Monday, October 18, 2010

Europe Under China: The EU's U.N. Tug-of-War




NYT/IHT journalist Judy Dempsey serves up some interesting perspective on Germany and Portugal's recent assession to nonpermanent seats to the UN Security Council. She uses China as an axis of comparison with western powers' UN moves, catering to the center of focus for the American majority of her piece's readers. 

By default, her article relegates Europe to the same observer status Germany and Portugal have just won. 

The following excerpts bring the China element to the fore:

"Europe’s decline is partly linked to China’s growing influence as an economic power, donor and lender.
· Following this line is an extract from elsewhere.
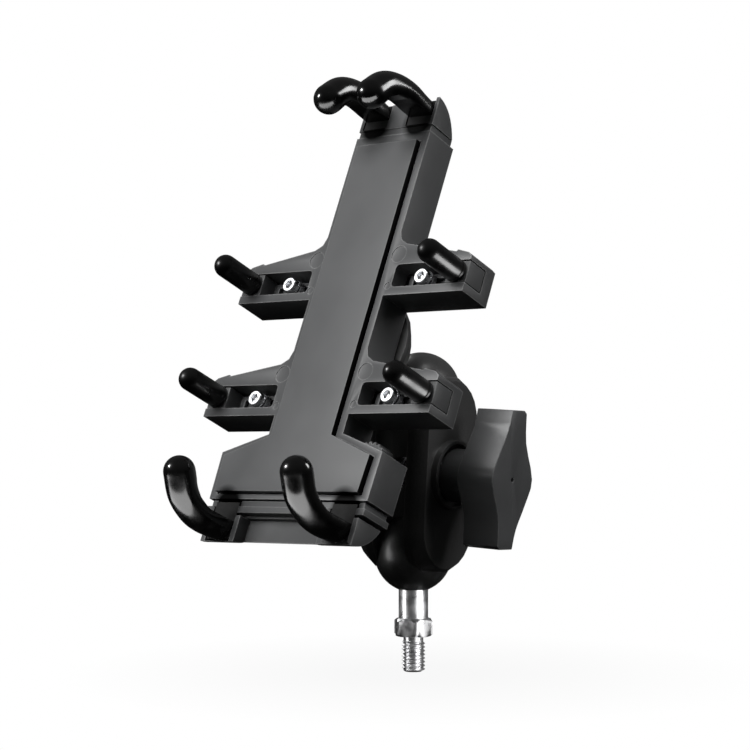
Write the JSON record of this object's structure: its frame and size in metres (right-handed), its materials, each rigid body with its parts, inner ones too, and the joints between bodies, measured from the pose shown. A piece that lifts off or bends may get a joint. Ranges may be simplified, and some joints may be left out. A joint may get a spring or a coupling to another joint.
{
  "type": "phone handlebar mount",
  "caption": "Claw-type phone holder on a double-ball clamp arm with a wing knob and a threaded ball stud, for a motorcycle handlebar or mirror boss.",
  "frame": {"origin": "middle of the flat free end of the threaded stud", "axes": "+Z along the stud towards the ball; +X along the clamp bolt towards the wing knob; the phone side of the holder faces -Y and up"},
  "size_m": [0.1, 0.1118, 0.2005],
  "materials": {
    "polished_steel": "polished",
    "zinc_steel": "bright zinc plated",
    "spring_steel": "drawn wire",
    "brass": "turned",
    "claw_rubber": "smooth moulded silicone, glossy",
    "ball_rubber": "moulded, semi-gloss",
    "pad_plastic": "fine matt grain",
    "knob_plastic": "fine matt grain",
    "cast_aluminium": "powder coated, satin black",
    "body_plastic": "fine spark-eroded grain"
  },
  "bodies": {
    "stud": {"ball_stud": "polished_steel"},
    "lower_swivel": {"lower_ball_cover": "ball_rubber"},
    "arm": {"arm_half_fixed": "cast_aluminium", "clamp_bolt": "zinc_steel", "arm_spring": "spring_steel"},
    "arm_clamp": {"arm_half_moving": "cast_aluminium", "knob_washer": "zinc_steel"},
    "knob": {"clamp_knob": "knob_plastic", "knob_insert": "brass"},
    "upper_tilt": {"upper_ball_cover": "ball_rubber"},
    "holder": {"ball_base": "cast_aluminium", "base_screw_1": "zinc_steel", "base_screw_2": "zinc_steel", "base_screw_3": "zinc_steel", "base_screw_4": "zinc_steel", "rear_cover": "body_plastic", "cover_screw_1": "zinc_steel", "cover_screw_2": "zinc_steel", "cover_screw_3": "zinc_steel", "cover_screw_4": "zinc_steel", "front_frame": "body_plastic", "front_pad": "pad_plastic", "top_return_spring": "spring_steel", "lock_wheel_pin": "spring_steel", "upper_left_screw": "zinc_steel", "upper_left_washer": "zinc_steel", "upper_left_spring": "spring_steel", "upper_right_screw": "zinc_steel", "upper_right_washer": "zinc_steel", "upper_right_spring": "spring_steel", "lower_left_screw": "zinc_steel", "lower_left_washer": "zinc_steel", "lower_left_spring": "spring_steel", "lower_right_screw": "zinc_steel", "lower_right_washer": "zinc_steel", "lower_right_spring": "spring_steel"},
    "top_clamp": {"top_clamp_head": "body_plastic", "top_claw_left": "claw_rubber", "top_claw_right": "claw_rubber"},
    "bottom_clamp": {"bottom_clamp_head": "body_plastic", "bottom_claw_left": "claw_rubber", "bottom_claw_right": "claw_rubber"},
    "lock_wheel": {"bottom_lock_wheel": "body_plastic"},
    "upper_left_arm": {"upper_left_slider": "body_plastic", "upper_left_finger": "claw_rubber"},
    "upper_right_arm": {"upper_right_slider": "body_plastic", "upper_right_finger": "claw_rubber"},
    "lower_left_arm": {"lower_left_slider": "body_plastic", "lower_left_finger": "claw_rubber"},
    "lower_right_arm": {"lower_right_slider": "body_plastic", "lower_right_finger": "claw_rubber"}
  },
  "joints": [
    {"name": "stud_swivel", "type": "hinge", "parent": "stud", "child": "lower_swivel", "pos_m": [0, 0, 0.04], "axis": [0, 0, 1], "continuous": true, "stiffness_Nm_per_rad": 20},
    {"name": "arm_tilt", "type": "hinge", "parent": "lower_swivel", "child": "arm", "pos_m": [0, 0, 0.04], "axis": [0.9992, -0.0011, -0.0388], "range_deg": [-90, 90], "stiffness_Nm_per_rad": 40},
    {"name": "arm_open", "type": "slide", "parent": "arm", "child": "arm_clamp", "axis": [0.9992, -0.0011, -0.0388], "range_m": [0, 0.002], "stiffness_N_per_m": 3000, "springref_m": -0.002, "deforming": ["arm_spring"]},
    {"name": "knob_turn", "type": "hinge", "parent": "arm_clamp", "child": "knob", "pos_m": [0.00107, 0.00076, 0.06747], "axis": [0.9992, -0.0011, -0.0388], "range_deg": [0, 721]},
    {"name": "holder_tilt", "type": "hinge", "parent": "arm", "child": "upper_tilt", "pos_m": [0.00213, 0.00152, 0.09494], "axis": [0.9992, -0.0011, -0.0388], "range_deg": [-60, 15], "stiffness_Nm_per_rad": 20},
    {"name": "holder_spin", "type": "hinge", "parent": "upper_tilt", "child": "holder", "pos_m": [0.00213, 0.00152, 0.09494], "axis": [-0.079, -0.9029, 0.4226], "continuous": true, "stiffness_Nm_per_rad": 10},
    {"name": "top_clamp_slide", "type": "slide", "parent": "holder", "child": "top_clamp", "axis": [0.0064, 0.4235, 0.9059], "range_m": [0, 0.03], "stiffness_N_per_m": 150, "springref_m": -0.02, "deforming": ["top_return_spring"]},
    {"name": "bottom_clamp_slide", "type": "slide", "parent": "holder", "child": "bottom_clamp", "axis": [-0.0064, -0.4235, -0.9059], "range_m": [0, 0.009], "stiffness_N_per_m": 3000},
    {"name": "lock_wheel_turn", "type": "hinge", "parent": "holder", "child": "lock_wheel", "pos_m": [0.02378, -0.05596, 0.07154], "axis": [-0.079, -0.9029, 0.4226], "range_deg": [0, 90], "stiffness_Nm_per_rad": 0.01},
    {"name": "upper_left_slide", "type": "slide", "parent": "holder", "child": "upper_left_arm", "axis": [-0.9969, 0.0743, -0.0277], "range_m": [-0.008, 0.006], "stiffness_N_per_m": 2000},
    {"name": "upper_right_slide", "type": "slide", "parent": "holder", "child": "upper_right_arm", "axis": [0.9969, -0.0743, 0.0277], "range_m": [-0.008, 0.006], "stiffness_N_per_m": 2000},
    {"name": "lower_left_slide", "type": "slide", "parent": "holder", "child": "lower_left_arm", "axis": [-0.9969, 0.0743, -0.0277], "range_m": [-0.008, 0.006], "stiffness_N_per_m": 2000},
    {"name": "lower_right_slide", "type": "slide", "parent": "holder", "child": "lower_right_arm", "axis": [0.9969, -0.0743, 0.0277], "range_m": [-0.008, 0.006], "stiffness_N_per_m": 2000}
  ],
  "couplings": [
    {"joint": "knob_turn", "follows": "arm_open", "rad_per_m": 6283.2}
  ]
}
From Belarus to Iran, across Africa and Latin America, China is lending money, forging trade deals and building roads, airports and schools while tapping the natural resources of these countries.
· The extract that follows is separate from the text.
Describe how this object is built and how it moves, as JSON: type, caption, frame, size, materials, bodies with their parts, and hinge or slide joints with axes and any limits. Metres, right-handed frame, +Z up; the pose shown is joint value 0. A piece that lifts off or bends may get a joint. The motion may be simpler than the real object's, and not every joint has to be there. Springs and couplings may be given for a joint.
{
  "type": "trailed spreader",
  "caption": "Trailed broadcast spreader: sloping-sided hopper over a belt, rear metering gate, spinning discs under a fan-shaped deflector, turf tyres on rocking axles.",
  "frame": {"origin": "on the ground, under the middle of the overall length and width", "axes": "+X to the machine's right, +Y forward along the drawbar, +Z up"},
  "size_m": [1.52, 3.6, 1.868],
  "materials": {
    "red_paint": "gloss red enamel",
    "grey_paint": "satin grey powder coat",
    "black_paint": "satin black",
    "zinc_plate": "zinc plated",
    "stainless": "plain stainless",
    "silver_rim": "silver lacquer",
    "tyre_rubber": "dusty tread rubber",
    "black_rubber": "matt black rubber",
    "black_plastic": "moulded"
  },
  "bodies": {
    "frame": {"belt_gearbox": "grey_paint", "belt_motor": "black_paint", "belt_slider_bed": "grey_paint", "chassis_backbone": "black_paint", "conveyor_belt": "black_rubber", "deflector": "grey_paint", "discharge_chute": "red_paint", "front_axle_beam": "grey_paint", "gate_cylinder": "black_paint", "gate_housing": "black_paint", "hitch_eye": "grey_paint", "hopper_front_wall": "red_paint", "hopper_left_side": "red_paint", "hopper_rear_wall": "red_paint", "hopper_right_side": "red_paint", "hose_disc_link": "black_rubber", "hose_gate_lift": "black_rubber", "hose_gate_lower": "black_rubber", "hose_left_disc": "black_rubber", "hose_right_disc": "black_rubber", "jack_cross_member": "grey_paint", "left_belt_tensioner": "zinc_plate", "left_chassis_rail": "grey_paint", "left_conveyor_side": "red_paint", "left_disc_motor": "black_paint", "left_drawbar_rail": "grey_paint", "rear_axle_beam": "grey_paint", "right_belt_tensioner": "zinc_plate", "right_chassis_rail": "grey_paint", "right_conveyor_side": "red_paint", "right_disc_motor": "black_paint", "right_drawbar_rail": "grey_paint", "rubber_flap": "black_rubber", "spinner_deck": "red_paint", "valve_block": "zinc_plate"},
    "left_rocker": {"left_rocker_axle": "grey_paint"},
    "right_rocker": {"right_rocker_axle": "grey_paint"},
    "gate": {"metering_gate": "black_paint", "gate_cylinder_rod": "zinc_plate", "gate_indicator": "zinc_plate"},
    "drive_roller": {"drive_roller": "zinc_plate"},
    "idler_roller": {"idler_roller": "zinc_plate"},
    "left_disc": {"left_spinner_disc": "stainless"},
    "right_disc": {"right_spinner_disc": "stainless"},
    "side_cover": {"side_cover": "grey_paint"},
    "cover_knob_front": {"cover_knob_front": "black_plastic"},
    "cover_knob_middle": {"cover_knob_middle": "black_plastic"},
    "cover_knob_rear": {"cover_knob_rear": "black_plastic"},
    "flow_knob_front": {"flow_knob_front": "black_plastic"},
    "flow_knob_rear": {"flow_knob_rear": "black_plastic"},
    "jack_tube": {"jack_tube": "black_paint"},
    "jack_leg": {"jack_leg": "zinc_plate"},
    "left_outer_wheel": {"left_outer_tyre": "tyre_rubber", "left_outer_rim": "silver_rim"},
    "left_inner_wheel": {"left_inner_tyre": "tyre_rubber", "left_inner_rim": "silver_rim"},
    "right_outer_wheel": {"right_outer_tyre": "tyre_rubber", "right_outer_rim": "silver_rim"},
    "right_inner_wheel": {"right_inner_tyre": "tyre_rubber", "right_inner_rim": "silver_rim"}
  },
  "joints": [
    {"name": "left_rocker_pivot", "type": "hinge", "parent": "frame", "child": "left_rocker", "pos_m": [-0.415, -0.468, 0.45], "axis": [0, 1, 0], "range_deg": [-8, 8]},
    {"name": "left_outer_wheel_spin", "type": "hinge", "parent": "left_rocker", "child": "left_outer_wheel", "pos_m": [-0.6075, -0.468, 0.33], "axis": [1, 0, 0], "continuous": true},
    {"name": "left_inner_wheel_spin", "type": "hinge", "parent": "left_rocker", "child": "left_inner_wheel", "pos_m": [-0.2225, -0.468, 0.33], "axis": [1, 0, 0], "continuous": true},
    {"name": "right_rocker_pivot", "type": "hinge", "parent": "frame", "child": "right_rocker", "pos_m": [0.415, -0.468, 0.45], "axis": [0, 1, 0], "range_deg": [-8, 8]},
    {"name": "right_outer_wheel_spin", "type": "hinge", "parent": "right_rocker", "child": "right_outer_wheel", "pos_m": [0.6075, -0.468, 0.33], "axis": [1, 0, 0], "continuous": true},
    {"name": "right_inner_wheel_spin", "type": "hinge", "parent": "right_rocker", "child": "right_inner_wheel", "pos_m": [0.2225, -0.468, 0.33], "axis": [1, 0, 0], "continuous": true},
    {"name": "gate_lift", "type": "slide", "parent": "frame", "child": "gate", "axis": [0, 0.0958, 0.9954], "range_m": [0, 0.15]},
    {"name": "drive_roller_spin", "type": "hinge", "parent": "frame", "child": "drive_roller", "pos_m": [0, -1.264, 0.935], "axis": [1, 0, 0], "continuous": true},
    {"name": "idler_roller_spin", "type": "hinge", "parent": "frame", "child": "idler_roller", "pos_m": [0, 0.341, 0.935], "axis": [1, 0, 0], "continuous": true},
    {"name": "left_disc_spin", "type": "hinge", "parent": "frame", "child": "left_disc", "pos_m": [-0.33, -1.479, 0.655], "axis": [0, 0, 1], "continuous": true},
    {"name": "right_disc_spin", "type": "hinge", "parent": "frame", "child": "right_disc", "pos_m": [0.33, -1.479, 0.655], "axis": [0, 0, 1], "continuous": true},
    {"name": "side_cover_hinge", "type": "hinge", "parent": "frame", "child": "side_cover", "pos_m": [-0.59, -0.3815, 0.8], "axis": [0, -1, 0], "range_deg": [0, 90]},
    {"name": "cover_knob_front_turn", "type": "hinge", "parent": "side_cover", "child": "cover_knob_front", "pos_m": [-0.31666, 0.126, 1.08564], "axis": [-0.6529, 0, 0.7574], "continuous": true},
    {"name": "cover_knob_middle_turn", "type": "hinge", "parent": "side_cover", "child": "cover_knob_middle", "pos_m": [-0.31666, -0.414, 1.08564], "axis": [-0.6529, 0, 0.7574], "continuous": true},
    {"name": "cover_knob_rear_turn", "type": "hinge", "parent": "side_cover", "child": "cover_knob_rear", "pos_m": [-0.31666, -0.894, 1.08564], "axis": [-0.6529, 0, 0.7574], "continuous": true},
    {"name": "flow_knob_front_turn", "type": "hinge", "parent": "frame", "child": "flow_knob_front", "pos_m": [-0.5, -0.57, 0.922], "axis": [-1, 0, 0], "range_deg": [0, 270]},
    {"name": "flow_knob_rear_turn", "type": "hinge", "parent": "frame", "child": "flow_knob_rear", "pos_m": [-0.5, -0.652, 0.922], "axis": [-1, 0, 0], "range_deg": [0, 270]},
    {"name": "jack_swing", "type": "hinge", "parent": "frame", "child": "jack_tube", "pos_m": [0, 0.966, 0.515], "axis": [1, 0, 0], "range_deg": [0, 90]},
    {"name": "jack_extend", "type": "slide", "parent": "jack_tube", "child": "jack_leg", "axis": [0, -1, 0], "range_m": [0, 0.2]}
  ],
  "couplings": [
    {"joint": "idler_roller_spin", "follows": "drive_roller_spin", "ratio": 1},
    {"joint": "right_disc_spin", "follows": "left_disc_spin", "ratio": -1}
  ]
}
And there are no strings attached. “China sets no conditions, unlike the E.U., which often sets them in an inconsistent way” [quoted from source]. Indeed, China’s way of doing things is seen as a direct challenge to Europe’s dominance in development aid and trade agreements."
And:
"... With the radical shifts in global influence led by China, Europe’s influence is waning, and fast.
The E.U.’s hopes of supporting human rights and democracy around the world are at risk of being defeated by changes in the global balance of power,” said Anthony Dworkin, international law expert at the European Council on Foreign Relations. Nowhere is this more obvious than at the United Nations, where the Union has suffered embarrassing defeats.
Last month, it failed to win expanded rights to the General Assembly, where it has observer status. A new status would have allowed Brussels the right to make proposals, circulate documents and address the Assembly.
To the dismay of  Catherine Ashton, the Union’s high representative for foreign affairs and security policy [as implemented by the EEAS], some of Europe’s closest allies — Australia, Canada and New Zealand — abstained. Diplomats blamed the Union’s lack of strategy and consultation.
“The E.U.’s shambolic defeat was more than a humiliation,” said Paul Luif, Europe expert at the Austrian Institute for International Affairs in Vienna. “It showed the growing lack of support for an E.U. that seems more and more ineffective at the U.N.”

The article's title is "
For Europe, a Challenge to Make Its Voice Resonate." Sounds more than a bit like "Europeans Woo U.S., Promising Relevance," also from the New York Times. One of its most prominent columnists, Roger Cohen, has similarly declared that "Europe is history," a "strategic backwater."

If what is arguably America's most Europhile newspaper sees grim days ahead for Europe, it should be equally gloomy -- and disconcerting -- to ponder the EU's eclipse within the UN Security Council specifically.